» Goal:
Below is a set of records; restate each one word for word.

Entries with model source code
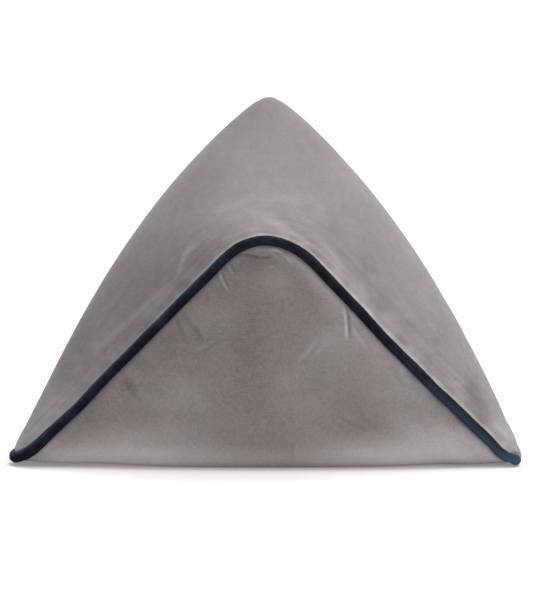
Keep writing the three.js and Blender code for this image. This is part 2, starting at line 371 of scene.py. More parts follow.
def nearest_on(line, points):
    """Distance of each point from a line, and which of the line's points is nearest."""
    tree = KDTree(len(line))
    for i, point in enumerate(line):
        tree.insert(point, i)
    tree.balance()
    found = [tree.find(point)[1:] for point in points]
    index, distance = (np.array(column) for column in zip(*found))
    return distance, index


# Meshes


def new_object(name, points, faces=(), edges=()):
    mesh = bpy.data.meshes.new(name)
    mesh.from_pydata(np.asarray(points).tolist(), edges, faces)
    mesh.shade_smooth()
    made = bpy.data.objects.new(name, mesh)
    bpy.context.scene.collection.objects.link(made)
    return made


def rows_of(items, field, width=3, kind=np.float32):
    """One field of all the vertices or edges of a mesh, a row for each."""
    flat = np.zeros(len(items) * width, kind)
    items.foreach_get(field, flat)
    return flat.reshape(-1, width)


def coordinates(mesh):
    return rows_of(mesh.vertices, "co").astype(float)


def set_coordinates(mesh, points):
    mesh.vertices.foreach_set("co", points.astype(np.float32).ravel())
    mesh.update()


def store(mesh, name, values):
    """Keeps a number, or three, for each vertex, for the material to read."""
    kind, field = ("FLOAT", "value") if values.ndim == 1 else ("FLOAT_VECTOR", "vector")
    layer = mesh.attributes.new(name, kind, "POINT")
    layer.data.foreach_set(field, values.astype(np.float32).ravel())


def settled(made):
    """Puts the evaluated result of an object's modifiers into its own mesh and removes them."""
    bpy.context.view_layer.update()
    graph = bpy.context.evaluated_depsgraph_get()
    mesh = bpy.data.meshes.new_from_object(made.evaluated_get(graph), depsgraph=graph)
    made.modifiers.clear()
    made.data = mesh
    return made


def averaged(values, edges, rounds):
    """Values of the vertices after so many rounds of going halfway to their neighbours."""
    a, b = edges.T
    count = np.bincount(edges.ravel(), minlength=len(values)).astype(float)[:, None]
    for _ in range(rounds):
        total = np.zeros_like(values)
        for axis in range(values.shape[1]):
            total[:, axis] += np.bincount(a, values[b, axis], len(values))
            total[:, axis] += np.bincount(b, values[a, axis], len(values))
        values = (values + total / np.maximum(count, 1)) / 2
    return values


# The cushion's cover

CUSHION_COLUMNS = 320
CUSHION_ROWS = 180
CUSHION_ROW_CROWDING = 2.0
UNDERSIDE_ROWS = 12
CLOTH_GRID = 0.0050

# Points below the first height are the flat that the pillow stands on; all others stay over the second
FLAT_BELOW = 0.0012
FLOOR_CLEARANCE = 0.0004


def cushion_form():
    """The closed filled form, before any cloth is worked on it."""
    angle = 2 * np.pi * np.arange(CUSHION_COLUMNS) / CUSHION_COLUMNS
    rings = [underside_points(angle, 1 - r / UNDERSIDE_ROWS) for r in range(UNDERSIDE_ROWS)]
    for r in range(CUSHION_ROWS):
        share = 1 - (1 - r / CUSHION_ROWS) ** CUSHION_ROW_CROWDING
        rings.append(body_points(angle, mix(seam_height(angle), TOP_HEIGHT, share)))
    points = np.concatenate(rings)
    points[:, 1] = np.maximum(points[:, 1], panel_depth(points[:, 0], np.maximum(points[:, 2], 0)))
    low, high = len(points), len(points) + 1
    points = np.concatenate([points, [[0, TOP_DEPTH, 0], [0, TOP_DEPTH, TOP_HEIGHT]]])
    faces = []
    for i in range(CUSHION_COLUMNS):
        j = (i + 1) % CUSHION_COLUMNS
        faces.append((low, j, i))
        for r in range(len(rings) - 1):
            a, b = r * CUSHION_COLUMNS + i, r * CUSHION_COLUMNS + j
            faces.append((a, b, b + CUSHION_COLUMNS, a + CUSHION_COLUMNS))
        last = (len(rings) - 1) * CUSHION_COLUMNS
        faces.append((last + i, last + j, high))
    form = new_object("cushion_form", points, faces)
    cover = new_object("cushion_cover", points, faces)
    remesh = cover.modifiers.new("even cloth", "REMESH")
    remesh.mode = "VOXEL"
    remesh.voxel_size = CLOTH_GRID
    remesh.use_smooth_shade = True
    onto_form = cover.modifiers.new("onto the form", "SHRINKWRAP")
    onto_form.target = form
    settled(cover)
    bpy.data.objects.remove(form)
    return cover


SIM_FRAMES = 20
SIM_PRESSURE = 4
SEAM_HOLD = 0.006
SEAM_SLACK_REACH = 0.030
SEAM_SLACK = -0.07
CLOTH_SLACK = -0.012
RIPPLE_CAP = 0.006
RIPPLE_ROUNDS = 34
RIPPLE_NEAR = 0.042
RIPPLE_FAR_SHARE = 0.10
RIPPLE_LEFT_SHARE = 0.40
RIPPLE_SIDES = (-0.05, 0.03)
SWELL_KEPT = 0.06


def vertex_group(made, name, weights):
    group = made.vertex_groups.new(name=name)
    for i in np.nonzero(weights > 0.001)[0]:
        group.add([int(i)], float(weights[i]), "REPLACE")
    return group.name


def over_floor(moved, points):
    """Keeps moved points over the floor, and the flat that the pillow stands on where it was."""
    height = np.maximum(moved[:, 2], FLOOR_CLEARANCE)
    moved[:, 2] = np.where(points[:, 2] < FLAT_BELOW, points[:, 2], height)
    return moved


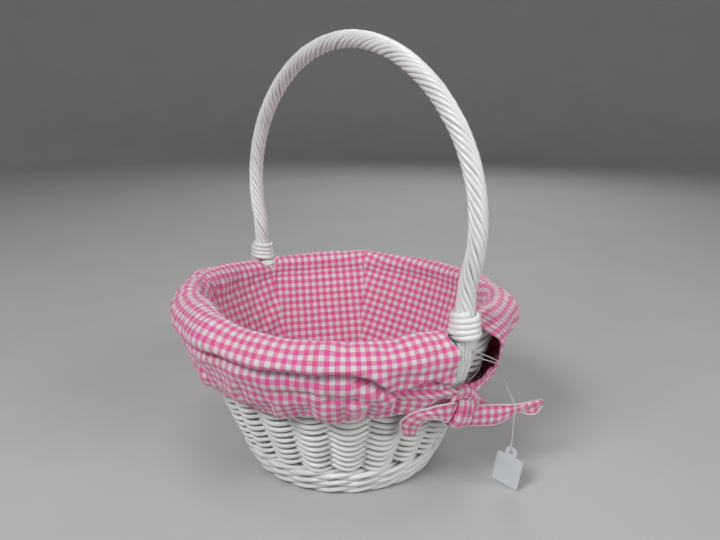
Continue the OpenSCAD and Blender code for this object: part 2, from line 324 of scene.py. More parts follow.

» Correct result:
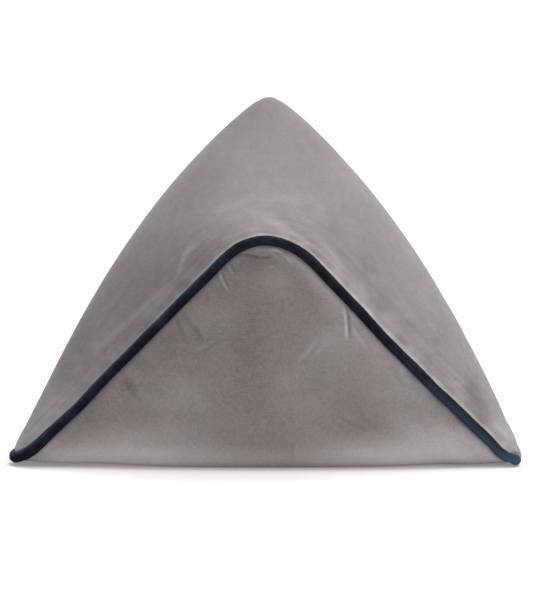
Keep writing the three.js and Blender code for this image. This is part 2, starting at line 371 of scene.py. More parts follow.
def nearest_on(line, points):
    """Distance of each point from a line, and which of the line's points is nearest."""
    tree = KDTree(len(line))
    for i, point in enumerate(line):
        tree.insert(point, i)
    tree.balance()
    found = [tree.find(point)[1:] for point in points]
    index, distance = (np.array(column) for column in zip(*found))
    return distance, index


# Meshes


def new_object(name, points, faces=(), edges=()):
    mesh = bpy.data.meshes.new(name)
    mesh.from_pydata(np.asarray(points).tolist(), edges, faces)
    mesh.shade_smooth()
    made = bpy.data.objects.new(name, mesh)
    bpy.context.scene.collection.objects.link(made)
    return made


def rows_of(items, field, width=3, kind=np.float32):
    """One field of all the vertices or edges of a mesh, a row for each."""
    flat = np.zeros(len(items) * width, kind)
    items.foreach_get(field, flat)
    return flat.reshape(-1, width)


def coordinates(mesh):
    return rows_of(mesh.vertices, "co").astype(float)


def set_coordinates(mesh, points):
    mesh.vertices.foreach_set("co", points.astype(np.float32).ravel())
    mesh.update()


def store(mesh, name, values):
    """Keeps a number, or three, for each vertex, for the material to read."""
    kind, field = ("FLOAT", "value") if values.ndim == 1 else ("FLOAT_VECTOR", "vector")
    layer = mesh.attributes.new(name, kind, "POINT")
    layer.data.foreach_set(field, values.astype(np.float32).ravel())


def settled(made):
    """Puts the evaluated result of an object's modifiers into its own mesh and removes them."""
    bpy.context.view_layer.update()
    graph = bpy.context.evaluated_depsgraph_get()
    mesh = bpy.data.meshes.new_from_object(made.evaluated_get(graph), depsgraph=graph)
    made.modifiers.clear()
    made.data = mesh
    return made


def averaged(values, edges, rounds):
    """Values of the vertices after so many rounds of going halfway to their neighbours."""
    a, b = edges.T
    count = np.bincount(edges.ravel(), minlength=len(values)).astype(float)[:, None]
    for _ in range(rounds):
        total = np.zeros_like(values)
        for axis in range(values.shape[1]):
            total[:, axis] += np.bincount(a, values[b, axis], len(values))
            total[:, axis] += np.bincount(b, values[a, axis], len(values))
        values = (values + total / np.maximum(count, 1)) / 2
    return values


# The cushion's cover

CUSHION_COLUMNS = 320
CUSHION_ROWS = 180
CUSHION_ROW_CROWDING = 2.0
UNDERSIDE_ROWS = 12
CLOTH_GRID = 0.0050

# Points below the first height are the flat that the pillow stands on; all others stay over the second
FLAT_BELOW = 0.0012
FLOOR_CLEARANCE = 0.0004


def cushion_form():
    """The closed filled form, before any cloth is worked on it."""
    angle = 2 * np.pi * np.arange(CUSHION_COLUMNS) / CUSHION_COLUMNS
    rings = [underside_points(angle, 1 - r / UNDERSIDE_ROWS) for r in range(UNDERSIDE_ROWS)]
    for r in range(CUSHION_ROWS):
        share = 1 - (1 - r / CUSHION_ROWS) ** CUSHION_ROW_CROWDING
        rings.append(body_points(angle, mix(seam_height(angle), TOP_HEIGHT, share)))
    points = np.concatenate(rings)
    points[:, 1] = np.maximum(points[:, 1], panel_depth(points[:, 0], np.maximum(points[:, 2], 0)))
    low, high = len(points), len(points) + 1
    points = np.concatenate([points, [[0, TOP_DEPTH, 0], [0, TOP_DEPTH, TOP_HEIGHT]]])
    faces = []
    for i in range(CUSHION_COLUMNS):
        j = (i + 1) % CUSHION_COLUMNS
        faces.append((low, j, i))
        for r in range(len(rings) - 1):
            a, b = r * CUSHION_COLUMNS + i, r * CUSHION_COLUMNS + j
            faces.append((a, b, b + CUSHION_COLUMNS, a + CUSHION_COLUMNS))
        last = (len(rings) - 1) * CUSHION_COLUMNS
        faces.append((last + i, last + j, high))
    form = new_object("cushion_form", points, faces)
    cover = new_object("cushion_cover", points, faces)
    remesh = cover.modifiers.new("even cloth", "REMESH")
    remesh.mode = "VOXEL"
    remesh.voxel_size = CLOTH_GRID
    remesh.use_smooth_shade = True
    onto_form = cover.modifiers.new("onto the form", "SHRINKWRAP")
    onto_form.target = form
    settled(cover)
    bpy.data.objects.remove(form)
    return cover


SIM_FRAMES = 20
SIM_PRESSURE = 4
SEAM_HOLD = 0.006
SEAM_SLACK_REACH = 0.030
SEAM_SLACK = -0.07
CLOTH_SLACK = -0.012
RIPPLE_CAP = 0.006
RIPPLE_ROUNDS = 34
RIPPLE_NEAR = 0.042
RIPPLE_FAR_SHARE = 0.10
RIPPLE_LEFT_SHARE = 0.40
RIPPLE_SIDES = (-0.05, 0.03)
SWELL_KEPT = 0.06


def vertex_group(made, name, weights):
    group = made.vertex_groups.new(name=name)
    for i in np.nonzero(weights > 0.001)[0]:
        group.add([int(i)], float(weights[i]), "REPLACE")
    return group.name


def over_floor(moved, points):
    """Keeps moved points over the floor, and the flat that the pillow stands on where it was."""
    height = np.maximum(moved[:, 2], FLOOR_CLEARANCE)
    moved[:, 2] = np.where(points[:, 2] < FLAT_BELOW, points[:, 2], height)
    return moved


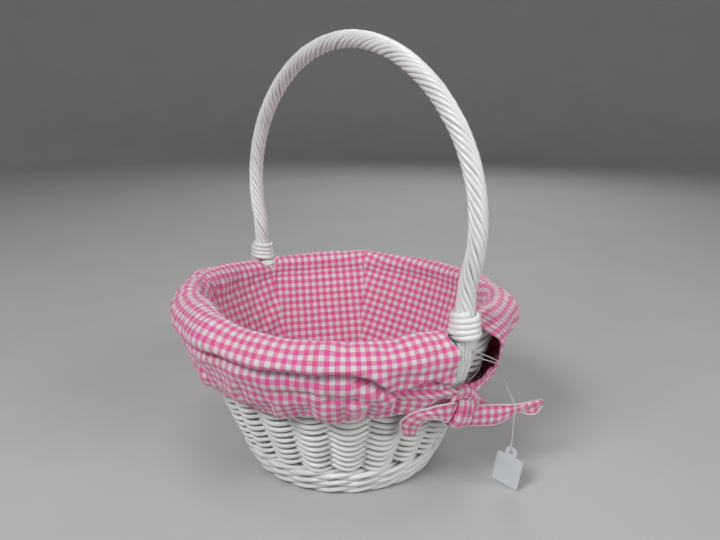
Continue the OpenSCAD and Blender code for this object: part 2, from line 324 of scene.py. More parts follow.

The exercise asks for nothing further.